The interesting entrant is Pont Du Gard, a newcomer to the division. Pont Du Gard ships from Florida for trainer Ignacio Correas, who sent him once before to Louisiana, when Pont Du Gard comfortably won a Louisiana-bred turf allowance race last March at Fair Grounds. Pont Du Gard held his own in the Grade 3 Arlington Classic and Grade 3 American Derby, 3-year-old stakes this summer at Arlington, and has been aimed to the Champions Turf since September.

“I think he belongs there,” Correas said. “He’s going to run big.”

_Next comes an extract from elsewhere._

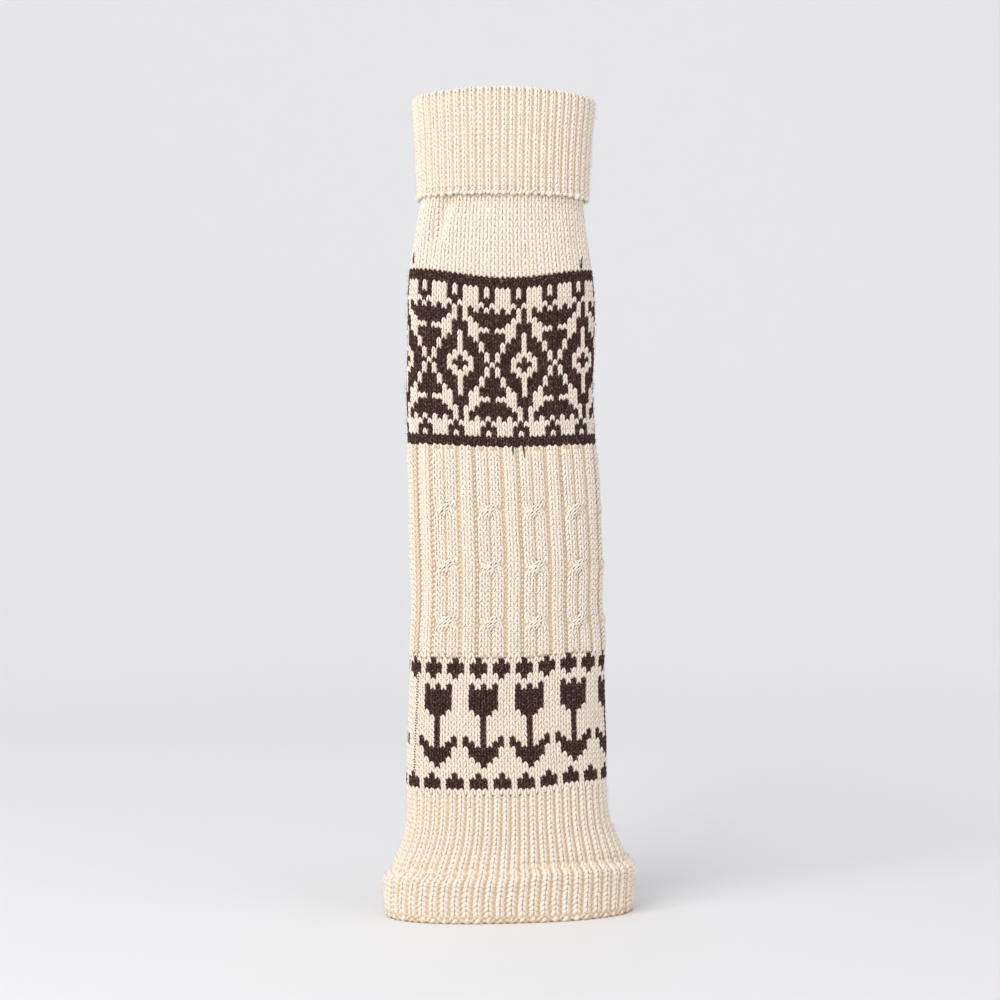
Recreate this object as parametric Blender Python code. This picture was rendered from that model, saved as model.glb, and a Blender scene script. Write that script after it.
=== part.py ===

Joe Bravo has the mount, and big could be good enough this year.

Ladies

Bermuda Star is the pick to beat morning-line favorite Viva Vegas in the $100,000 Ladies, a 1 1/16-mile turf race for fillies and mares.

Four-year-old Bermuda Star has won half her eight grass races and can be forgiven for a third-place finish last month at Fair Grounds in a prep for the Ladies. Trainer Victor Arceneaux, who has a 26 percent strike rate after 108 starts this year, surely was using that last race as a bridge to the Ladies, and Bermuda Star, breaking from an outside post, lost considerable ground on both turns. A step back up to her best form can win the Ladies at a fair price.

Bermuda’s Star’s odds should be acceptable if Viva Vegas gets played the way she might. Viva Vegas hit a high-water mark finishing second three months ago in the Grade 3 Matchmaker at Monmouth Park. She was far less effective last March, checking in fifth in the Red Camelia Stakes, her only Fair Grounds experience.

Viva Vegas, a front-running type, makes her first start since being purchased at auction and moved into the barn of trainer Correas.

“Her best races are stalking the pace, so we’ll see if we can get her back a little bit,” Correas said.

Remember Daisy, Eskenformore, and Pacific Pink also merit consideration.